▶ Task instructions
Copy every line, leaving nothing out and adding nothing.
*** Data provided
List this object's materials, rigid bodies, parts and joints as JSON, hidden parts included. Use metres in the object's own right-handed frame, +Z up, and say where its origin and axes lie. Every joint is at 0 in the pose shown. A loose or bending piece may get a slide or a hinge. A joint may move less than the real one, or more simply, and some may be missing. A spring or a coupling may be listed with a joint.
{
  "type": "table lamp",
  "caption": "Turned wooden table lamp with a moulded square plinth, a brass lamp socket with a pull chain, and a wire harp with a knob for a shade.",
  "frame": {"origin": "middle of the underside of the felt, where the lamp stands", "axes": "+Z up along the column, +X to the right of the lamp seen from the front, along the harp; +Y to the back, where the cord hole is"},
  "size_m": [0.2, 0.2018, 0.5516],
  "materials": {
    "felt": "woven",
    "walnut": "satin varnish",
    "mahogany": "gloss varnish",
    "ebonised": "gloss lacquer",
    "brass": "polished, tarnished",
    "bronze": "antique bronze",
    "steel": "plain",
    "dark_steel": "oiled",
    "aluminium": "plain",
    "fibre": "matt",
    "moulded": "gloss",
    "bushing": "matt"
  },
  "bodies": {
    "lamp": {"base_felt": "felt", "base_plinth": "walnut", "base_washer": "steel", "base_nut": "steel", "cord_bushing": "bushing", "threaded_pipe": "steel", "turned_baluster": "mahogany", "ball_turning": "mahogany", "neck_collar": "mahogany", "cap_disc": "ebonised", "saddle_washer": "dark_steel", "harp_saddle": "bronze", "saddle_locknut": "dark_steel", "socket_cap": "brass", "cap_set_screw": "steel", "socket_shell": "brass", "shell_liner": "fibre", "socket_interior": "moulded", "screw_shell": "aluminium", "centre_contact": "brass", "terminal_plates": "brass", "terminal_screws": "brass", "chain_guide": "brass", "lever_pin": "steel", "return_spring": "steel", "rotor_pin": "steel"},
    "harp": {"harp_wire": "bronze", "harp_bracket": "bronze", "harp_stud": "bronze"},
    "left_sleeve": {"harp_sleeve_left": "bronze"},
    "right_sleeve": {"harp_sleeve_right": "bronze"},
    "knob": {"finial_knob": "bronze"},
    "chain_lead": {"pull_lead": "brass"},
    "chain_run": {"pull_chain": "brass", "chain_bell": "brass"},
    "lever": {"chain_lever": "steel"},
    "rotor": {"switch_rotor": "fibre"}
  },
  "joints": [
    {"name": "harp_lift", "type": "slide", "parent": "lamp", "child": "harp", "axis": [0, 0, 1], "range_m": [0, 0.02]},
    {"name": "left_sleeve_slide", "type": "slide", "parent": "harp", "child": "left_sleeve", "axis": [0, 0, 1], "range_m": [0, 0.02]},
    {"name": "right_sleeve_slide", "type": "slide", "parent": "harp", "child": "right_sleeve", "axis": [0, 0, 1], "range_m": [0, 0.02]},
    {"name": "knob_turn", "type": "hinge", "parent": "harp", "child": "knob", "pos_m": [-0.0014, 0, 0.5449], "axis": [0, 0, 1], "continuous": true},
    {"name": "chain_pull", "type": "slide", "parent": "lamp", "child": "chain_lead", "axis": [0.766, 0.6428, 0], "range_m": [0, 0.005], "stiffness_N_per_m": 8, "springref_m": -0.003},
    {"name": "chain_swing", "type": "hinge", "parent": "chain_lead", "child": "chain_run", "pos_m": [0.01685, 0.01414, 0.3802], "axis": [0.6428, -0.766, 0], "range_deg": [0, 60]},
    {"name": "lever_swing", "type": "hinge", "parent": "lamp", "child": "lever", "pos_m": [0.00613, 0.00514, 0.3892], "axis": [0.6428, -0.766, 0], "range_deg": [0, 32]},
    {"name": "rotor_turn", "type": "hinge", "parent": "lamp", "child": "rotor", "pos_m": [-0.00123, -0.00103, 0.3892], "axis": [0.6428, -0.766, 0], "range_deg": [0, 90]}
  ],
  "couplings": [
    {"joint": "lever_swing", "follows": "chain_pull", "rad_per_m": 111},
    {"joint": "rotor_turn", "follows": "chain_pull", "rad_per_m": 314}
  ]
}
******
▶ Exercise response
List this object's materials, rigid bodies, parts and joints as JSON, hidden parts included. Use metres in the object's own right-handed frame, +Z up, and say where its origin and axes lie. Every joint is at 0 in the pose shown. A loose or bending piece may get a slide or a hinge. A joint may move less than the real one, or more simply, and some may be missing. A spring or a coupling may be listed with a joint.
{
  "type": "table lamp",
  "caption": "Turned wooden table lamp with a moulded square plinth, a brass lamp socket with a pull chain, and a wire harp with a knob for a shade.",
  "frame": {"origin": "middle of the underside of the felt, where the lamp stands", "axes": "+Z up along the column, +X to the right of the lamp seen from the front, along the harp; +Y to the back, where the cord hole is"},
  "size_m": [0.2, 0.2018, 0.5516],
  "materials": {
    "felt": "woven",
    "walnut": "satin varnish",
    "mahogany": "gloss varnish",
    "ebonised": "gloss lacquer",
    "brass": "polished, tarnished",
    "bronze": "antique bronze",
    "steel": "plain",
    "dark_steel": "oiled",
    "aluminium": "plain",
    "fibre": "matt",
    "moulded": "gloss",
    "bushing": "matt"
  },
  "bodies": {
    "lamp": {"base_felt": "felt", "base_plinth": "walnut", "base_washer": "steel", "base_nut": "steel", "cord_bushing": "bushing", "threaded_pipe": "steel", "turned_baluster": "mahogany", "ball_turning": "mahogany", "neck_collar": "mahogany", "cap_disc": "ebonised", "saddle_washer": "dark_steel", "harp_saddle": "bronze", "saddle_locknut": "dark_steel", "socket_cap": "brass", "cap_set_screw": "steel", "socket_shell": "brass", "shell_liner": "fibre", "socket_interior": "moulded", "screw_shell": "aluminium", "centre_contact": "brass", "terminal_plates": "brass", "terminal_screws": "brass", "chain_guide": "brass", "lever_pin": "steel", "return_spring": "steel", "rotor_pin": "steel"},
    "harp": {"harp_wire": "bronze", "harp_bracket": "bronze", "harp_stud": "bronze"},
    "left_sleeve": {"harp_sleeve_left": "bronze"},
    "right_sleeve": {"harp_sleeve_right": "bronze"},
    "knob": {"finial_knob": "bronze"},
    "chain_lead": {"pull_lead": "brass"},
    "chain_run": {"pull_chain": "brass", "chain_bell": "brass"},
    "lever": {"chain_lever": "steel"},
    "rotor": {"switch_rotor": "fibre"}
  },
  "joints": [
    {"name": "harp_lift", "type": "slide", "parent": "lamp", "child": "harp", "axis": [0, 0, 1], "range_m": [0, 0.02]},
    {"name": "left_sleeve_slide", "type": "slide", "parent": "harp", "child": "left_sleeve", "axis": [0, 0, 1], "range_m": [0, 0.02]},
    {"name": "right_sleeve_slide", "type": "slide", "parent": "harp", "child": "right_sleeve", "axis": [0, 0, 1], "range_m": [0, 0.02]},
    {"name": "knob_turn", "type": "hinge", "parent": "harp", "child": "knob", "pos_m": [-0.0014, 0, 0.5449], "axis": [0, 0, 1], "continuous": true},
    {"name": "chain_pull", "type": "slide", "parent": "lamp", "child": "chain_lead", "axis": [0.766, 0.6428, 0], "range_m": [0, 0.005], "stiffness_N_per_m": 8, "springref_m": -0.003},
    {"name": "chain_swing", "type": "hinge", "parent": "chain_lead", "child": "chain_run", "pos_m": [0.01685, 0.01414, 0.3802], "axis": [0.6428, -0.766, 0], "range_deg": [0, 60]},
    {"name": "lever_swing", "type": "hinge", "parent": "lamp", "child": "lever", "pos_m": [0.00613, 0.00514, 0.3892], "axis": [0.6428, -0.766, 0], "range_deg": [0, 32]},
    {"name": "rotor_turn", "type": "hinge", "parent": "lamp", "child": "rotor", "pos_m": [-0.00123, -0.00103, 0.3892], "axis": [0.6428, -0.766, 0], "range_deg": [0, 90]}
  ],
  "couplings": [
    {"joint": "lever_swing", "follows": "chain_pull", "rad_per_m": 111},
    {"joint": "rotor_turn", "follows": "chain_pull", "rad_per_m": 314}
  ]
}